WORK INSTRUCTIONS => Repeat exactly, and only, the lines below starting at the line that contains "The FreeCAD and" and ending at the line that contains "of its start.", inclusive of both.

▼

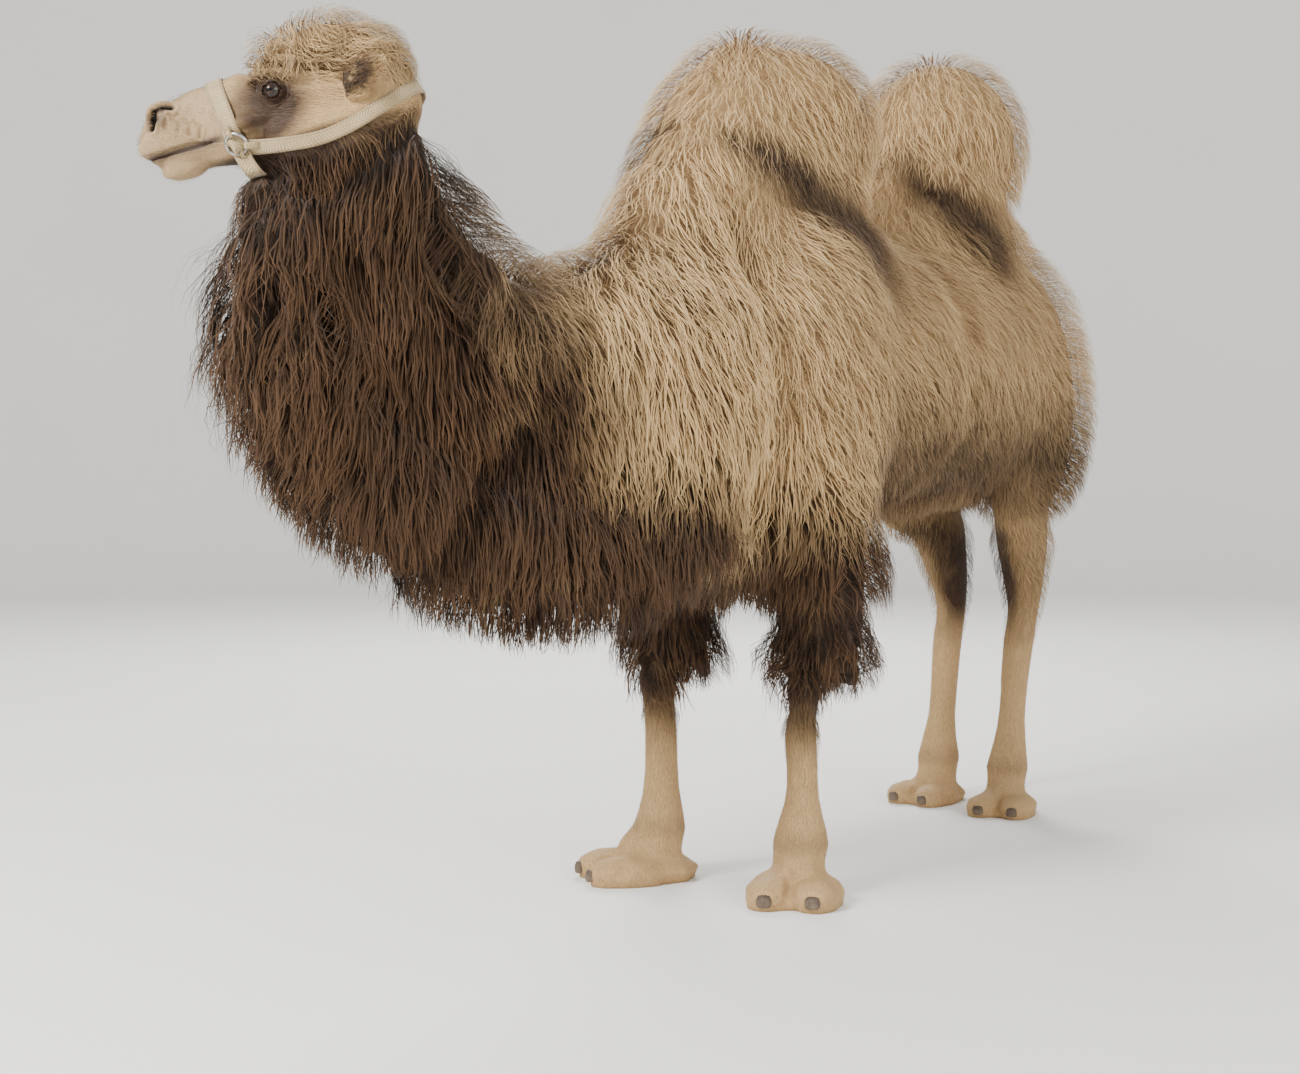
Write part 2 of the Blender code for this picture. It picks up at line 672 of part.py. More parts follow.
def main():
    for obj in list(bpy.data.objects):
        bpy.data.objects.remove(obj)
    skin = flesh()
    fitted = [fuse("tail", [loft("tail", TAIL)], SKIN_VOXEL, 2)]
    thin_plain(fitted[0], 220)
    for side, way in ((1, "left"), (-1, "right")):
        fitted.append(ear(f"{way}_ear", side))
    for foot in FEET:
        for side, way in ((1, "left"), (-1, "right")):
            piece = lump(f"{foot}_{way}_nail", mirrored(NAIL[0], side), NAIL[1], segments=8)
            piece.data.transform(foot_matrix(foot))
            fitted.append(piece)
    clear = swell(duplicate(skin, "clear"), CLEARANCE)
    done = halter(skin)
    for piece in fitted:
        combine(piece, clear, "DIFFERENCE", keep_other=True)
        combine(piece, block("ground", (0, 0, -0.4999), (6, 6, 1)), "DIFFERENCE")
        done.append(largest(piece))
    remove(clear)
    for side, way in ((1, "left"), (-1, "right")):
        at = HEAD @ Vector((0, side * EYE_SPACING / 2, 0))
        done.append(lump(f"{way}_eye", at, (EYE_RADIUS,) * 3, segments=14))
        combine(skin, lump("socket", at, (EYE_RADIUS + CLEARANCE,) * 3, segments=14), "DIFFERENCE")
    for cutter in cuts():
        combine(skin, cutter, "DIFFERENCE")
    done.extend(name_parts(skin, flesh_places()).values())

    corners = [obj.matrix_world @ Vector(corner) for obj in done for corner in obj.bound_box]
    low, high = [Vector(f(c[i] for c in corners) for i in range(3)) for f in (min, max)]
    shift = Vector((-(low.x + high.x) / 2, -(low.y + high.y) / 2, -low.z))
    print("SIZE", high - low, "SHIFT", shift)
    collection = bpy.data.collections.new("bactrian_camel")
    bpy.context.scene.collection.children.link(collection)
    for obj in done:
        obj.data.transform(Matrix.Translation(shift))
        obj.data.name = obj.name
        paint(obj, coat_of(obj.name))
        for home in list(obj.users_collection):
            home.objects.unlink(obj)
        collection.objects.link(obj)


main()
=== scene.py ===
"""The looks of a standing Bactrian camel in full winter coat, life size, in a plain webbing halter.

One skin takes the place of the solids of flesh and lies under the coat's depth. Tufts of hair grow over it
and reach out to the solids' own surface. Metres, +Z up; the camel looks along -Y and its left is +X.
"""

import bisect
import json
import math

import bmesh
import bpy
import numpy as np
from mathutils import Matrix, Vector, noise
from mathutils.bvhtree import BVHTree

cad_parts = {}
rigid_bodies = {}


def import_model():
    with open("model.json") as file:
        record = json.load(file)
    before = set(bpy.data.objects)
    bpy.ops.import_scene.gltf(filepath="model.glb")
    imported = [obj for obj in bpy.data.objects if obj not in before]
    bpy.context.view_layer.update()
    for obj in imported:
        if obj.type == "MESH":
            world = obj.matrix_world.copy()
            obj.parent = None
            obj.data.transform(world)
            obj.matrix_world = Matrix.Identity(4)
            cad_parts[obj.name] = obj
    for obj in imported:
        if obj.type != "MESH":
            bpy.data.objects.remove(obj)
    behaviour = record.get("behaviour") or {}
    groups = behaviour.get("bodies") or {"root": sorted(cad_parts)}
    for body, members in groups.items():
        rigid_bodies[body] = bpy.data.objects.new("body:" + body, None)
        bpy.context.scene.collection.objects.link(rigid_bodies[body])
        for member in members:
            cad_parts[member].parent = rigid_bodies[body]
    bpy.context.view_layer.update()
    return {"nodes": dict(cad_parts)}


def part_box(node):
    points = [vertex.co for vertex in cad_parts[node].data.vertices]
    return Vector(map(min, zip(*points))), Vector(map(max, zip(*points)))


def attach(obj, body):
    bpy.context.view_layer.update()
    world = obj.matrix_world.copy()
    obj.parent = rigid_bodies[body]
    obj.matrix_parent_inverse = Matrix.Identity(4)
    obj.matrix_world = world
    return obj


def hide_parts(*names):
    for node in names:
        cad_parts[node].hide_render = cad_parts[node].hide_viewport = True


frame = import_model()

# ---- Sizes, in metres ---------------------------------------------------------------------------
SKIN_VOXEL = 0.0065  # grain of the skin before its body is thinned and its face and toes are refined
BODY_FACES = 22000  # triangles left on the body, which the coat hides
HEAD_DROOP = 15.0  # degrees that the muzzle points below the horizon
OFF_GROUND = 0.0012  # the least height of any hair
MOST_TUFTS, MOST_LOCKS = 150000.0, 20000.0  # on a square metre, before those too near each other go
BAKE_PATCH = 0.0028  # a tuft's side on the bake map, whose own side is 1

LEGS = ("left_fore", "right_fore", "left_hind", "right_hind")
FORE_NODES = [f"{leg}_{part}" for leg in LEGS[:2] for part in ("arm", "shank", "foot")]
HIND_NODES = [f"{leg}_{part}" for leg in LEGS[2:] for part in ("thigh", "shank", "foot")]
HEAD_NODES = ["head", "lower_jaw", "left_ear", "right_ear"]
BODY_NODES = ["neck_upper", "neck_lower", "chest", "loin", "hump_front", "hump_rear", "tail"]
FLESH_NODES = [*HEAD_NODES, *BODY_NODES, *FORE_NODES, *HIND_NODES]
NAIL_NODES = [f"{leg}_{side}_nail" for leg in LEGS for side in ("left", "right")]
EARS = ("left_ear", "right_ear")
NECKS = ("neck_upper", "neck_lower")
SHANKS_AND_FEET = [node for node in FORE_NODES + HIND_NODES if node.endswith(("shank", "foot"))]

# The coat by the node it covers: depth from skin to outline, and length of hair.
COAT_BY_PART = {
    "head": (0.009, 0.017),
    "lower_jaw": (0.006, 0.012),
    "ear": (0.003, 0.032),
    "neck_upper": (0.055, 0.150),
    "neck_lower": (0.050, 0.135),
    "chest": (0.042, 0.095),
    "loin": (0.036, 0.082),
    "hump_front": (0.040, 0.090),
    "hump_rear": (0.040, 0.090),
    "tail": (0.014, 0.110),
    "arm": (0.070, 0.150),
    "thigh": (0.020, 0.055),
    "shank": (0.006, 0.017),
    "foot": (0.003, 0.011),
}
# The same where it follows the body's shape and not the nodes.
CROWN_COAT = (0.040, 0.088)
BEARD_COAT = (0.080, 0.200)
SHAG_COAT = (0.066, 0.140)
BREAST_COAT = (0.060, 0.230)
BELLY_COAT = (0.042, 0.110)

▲
▼

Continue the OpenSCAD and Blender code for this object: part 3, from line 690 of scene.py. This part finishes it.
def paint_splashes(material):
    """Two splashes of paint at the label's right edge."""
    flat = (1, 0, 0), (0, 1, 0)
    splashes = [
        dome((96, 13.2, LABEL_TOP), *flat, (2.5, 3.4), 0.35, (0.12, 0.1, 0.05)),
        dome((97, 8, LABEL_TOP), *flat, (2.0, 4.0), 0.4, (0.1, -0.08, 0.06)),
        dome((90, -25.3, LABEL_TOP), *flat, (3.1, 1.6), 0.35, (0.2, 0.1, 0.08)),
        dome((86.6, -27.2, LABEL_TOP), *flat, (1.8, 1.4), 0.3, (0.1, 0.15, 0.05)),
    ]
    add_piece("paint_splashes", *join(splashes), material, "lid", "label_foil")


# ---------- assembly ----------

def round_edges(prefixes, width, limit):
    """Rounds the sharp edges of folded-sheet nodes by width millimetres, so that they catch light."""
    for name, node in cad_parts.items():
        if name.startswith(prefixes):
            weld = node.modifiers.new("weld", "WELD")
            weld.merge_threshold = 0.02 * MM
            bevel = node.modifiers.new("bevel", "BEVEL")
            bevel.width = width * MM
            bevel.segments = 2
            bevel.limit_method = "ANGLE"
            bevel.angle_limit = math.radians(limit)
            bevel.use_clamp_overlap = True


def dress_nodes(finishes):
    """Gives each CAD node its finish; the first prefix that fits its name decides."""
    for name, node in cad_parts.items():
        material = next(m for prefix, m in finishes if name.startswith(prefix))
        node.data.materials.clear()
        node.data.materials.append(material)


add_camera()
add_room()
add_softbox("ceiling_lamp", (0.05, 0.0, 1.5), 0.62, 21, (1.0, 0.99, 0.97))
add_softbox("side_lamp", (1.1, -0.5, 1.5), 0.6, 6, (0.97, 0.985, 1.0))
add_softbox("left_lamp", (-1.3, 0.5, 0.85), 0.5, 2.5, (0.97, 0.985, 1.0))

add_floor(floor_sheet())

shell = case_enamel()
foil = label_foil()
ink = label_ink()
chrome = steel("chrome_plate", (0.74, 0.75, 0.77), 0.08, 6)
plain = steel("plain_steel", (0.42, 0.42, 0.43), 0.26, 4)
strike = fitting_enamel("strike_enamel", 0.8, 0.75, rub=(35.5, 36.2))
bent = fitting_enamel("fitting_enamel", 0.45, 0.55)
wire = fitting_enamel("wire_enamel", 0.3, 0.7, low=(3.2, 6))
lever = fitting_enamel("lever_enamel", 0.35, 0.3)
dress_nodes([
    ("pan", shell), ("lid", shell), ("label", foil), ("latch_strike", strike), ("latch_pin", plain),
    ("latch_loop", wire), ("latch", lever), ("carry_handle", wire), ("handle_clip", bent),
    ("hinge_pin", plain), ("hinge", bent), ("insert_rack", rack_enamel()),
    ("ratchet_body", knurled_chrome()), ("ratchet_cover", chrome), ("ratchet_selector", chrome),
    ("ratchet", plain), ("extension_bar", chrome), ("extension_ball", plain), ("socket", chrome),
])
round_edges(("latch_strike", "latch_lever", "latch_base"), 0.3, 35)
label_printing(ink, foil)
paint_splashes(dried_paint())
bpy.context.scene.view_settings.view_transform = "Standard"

▲
▼

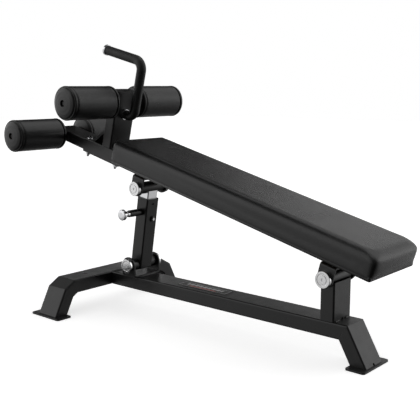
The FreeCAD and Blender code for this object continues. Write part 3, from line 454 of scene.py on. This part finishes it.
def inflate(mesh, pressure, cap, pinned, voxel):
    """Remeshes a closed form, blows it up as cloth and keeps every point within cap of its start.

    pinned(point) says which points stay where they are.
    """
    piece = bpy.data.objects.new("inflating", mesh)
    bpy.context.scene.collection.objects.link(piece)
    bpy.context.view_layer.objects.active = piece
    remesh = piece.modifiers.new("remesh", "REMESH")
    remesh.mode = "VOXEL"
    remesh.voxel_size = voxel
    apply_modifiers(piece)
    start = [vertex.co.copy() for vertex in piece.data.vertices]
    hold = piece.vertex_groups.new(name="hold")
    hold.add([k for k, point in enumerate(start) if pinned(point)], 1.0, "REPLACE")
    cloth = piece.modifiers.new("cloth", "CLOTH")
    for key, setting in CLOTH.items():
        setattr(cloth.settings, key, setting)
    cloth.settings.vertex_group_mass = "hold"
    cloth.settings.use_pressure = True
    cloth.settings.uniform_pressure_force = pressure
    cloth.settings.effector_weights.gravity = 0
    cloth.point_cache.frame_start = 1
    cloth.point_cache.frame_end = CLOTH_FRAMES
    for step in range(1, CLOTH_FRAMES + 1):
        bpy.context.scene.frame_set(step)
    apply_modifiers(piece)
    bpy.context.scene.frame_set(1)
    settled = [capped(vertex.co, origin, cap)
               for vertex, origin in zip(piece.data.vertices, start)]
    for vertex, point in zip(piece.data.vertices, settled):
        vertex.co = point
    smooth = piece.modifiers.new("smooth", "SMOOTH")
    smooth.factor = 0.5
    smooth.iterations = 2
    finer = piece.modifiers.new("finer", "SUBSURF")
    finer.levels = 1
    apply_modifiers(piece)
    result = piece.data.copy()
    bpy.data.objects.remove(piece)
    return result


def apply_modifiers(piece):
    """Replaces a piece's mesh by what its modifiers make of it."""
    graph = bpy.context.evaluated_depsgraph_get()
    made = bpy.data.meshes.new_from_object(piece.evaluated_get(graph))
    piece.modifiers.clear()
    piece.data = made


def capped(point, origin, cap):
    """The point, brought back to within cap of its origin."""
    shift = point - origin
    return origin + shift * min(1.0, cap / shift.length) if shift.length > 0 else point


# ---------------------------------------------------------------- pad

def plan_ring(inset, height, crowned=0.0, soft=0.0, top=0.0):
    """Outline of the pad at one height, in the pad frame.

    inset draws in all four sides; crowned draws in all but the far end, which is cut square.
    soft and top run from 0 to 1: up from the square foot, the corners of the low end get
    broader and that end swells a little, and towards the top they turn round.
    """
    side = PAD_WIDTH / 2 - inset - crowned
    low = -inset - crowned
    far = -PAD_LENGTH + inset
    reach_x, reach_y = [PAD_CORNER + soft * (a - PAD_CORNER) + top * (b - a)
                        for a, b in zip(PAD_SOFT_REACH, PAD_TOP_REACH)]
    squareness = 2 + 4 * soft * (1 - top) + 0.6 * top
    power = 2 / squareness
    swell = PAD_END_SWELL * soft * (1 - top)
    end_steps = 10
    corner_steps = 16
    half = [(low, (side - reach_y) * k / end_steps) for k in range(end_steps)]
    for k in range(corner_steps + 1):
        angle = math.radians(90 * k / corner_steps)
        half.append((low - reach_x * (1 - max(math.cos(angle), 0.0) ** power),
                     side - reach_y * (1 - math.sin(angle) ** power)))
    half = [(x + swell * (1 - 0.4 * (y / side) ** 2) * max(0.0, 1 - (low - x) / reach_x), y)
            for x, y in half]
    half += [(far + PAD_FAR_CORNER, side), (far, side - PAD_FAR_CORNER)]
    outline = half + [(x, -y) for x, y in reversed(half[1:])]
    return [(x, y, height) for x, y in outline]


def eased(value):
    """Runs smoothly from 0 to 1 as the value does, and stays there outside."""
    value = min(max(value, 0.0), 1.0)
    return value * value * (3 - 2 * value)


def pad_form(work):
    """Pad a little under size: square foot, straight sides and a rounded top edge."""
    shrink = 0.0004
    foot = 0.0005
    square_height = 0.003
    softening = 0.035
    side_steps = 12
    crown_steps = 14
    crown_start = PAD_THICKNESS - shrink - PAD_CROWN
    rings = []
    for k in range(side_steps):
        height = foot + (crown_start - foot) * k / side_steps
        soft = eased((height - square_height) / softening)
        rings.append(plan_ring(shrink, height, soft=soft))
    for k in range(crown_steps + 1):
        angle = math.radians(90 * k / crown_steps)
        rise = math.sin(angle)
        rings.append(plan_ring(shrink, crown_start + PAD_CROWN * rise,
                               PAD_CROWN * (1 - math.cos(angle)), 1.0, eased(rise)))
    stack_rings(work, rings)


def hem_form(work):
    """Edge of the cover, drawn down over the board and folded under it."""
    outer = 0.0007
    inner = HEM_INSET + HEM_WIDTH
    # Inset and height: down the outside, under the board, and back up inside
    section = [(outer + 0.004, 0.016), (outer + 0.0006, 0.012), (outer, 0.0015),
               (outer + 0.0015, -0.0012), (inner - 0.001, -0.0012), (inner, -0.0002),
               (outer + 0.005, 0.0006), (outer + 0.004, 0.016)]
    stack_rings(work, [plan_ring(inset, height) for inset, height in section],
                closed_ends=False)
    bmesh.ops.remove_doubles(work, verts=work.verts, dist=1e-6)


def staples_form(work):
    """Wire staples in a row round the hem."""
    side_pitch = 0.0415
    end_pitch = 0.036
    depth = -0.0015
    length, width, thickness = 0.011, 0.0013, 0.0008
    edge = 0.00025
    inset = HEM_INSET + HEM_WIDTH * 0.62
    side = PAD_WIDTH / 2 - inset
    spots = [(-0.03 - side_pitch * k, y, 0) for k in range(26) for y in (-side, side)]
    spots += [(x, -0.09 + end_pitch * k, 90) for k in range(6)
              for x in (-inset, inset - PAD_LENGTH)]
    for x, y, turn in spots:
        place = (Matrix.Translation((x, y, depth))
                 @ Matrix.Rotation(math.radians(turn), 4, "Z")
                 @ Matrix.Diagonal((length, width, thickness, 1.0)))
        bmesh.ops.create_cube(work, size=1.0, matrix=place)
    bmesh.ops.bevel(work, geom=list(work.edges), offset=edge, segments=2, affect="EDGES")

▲

REPLY =>
The FreeCAD and Blender code for this object continues. Write part 3, from line 454 of scene.py on. This part finishes it.
def inflate(mesh, pressure, cap, pinned, voxel):
    """Remeshes a closed form, blows it up as cloth and keeps every point within cap of its start.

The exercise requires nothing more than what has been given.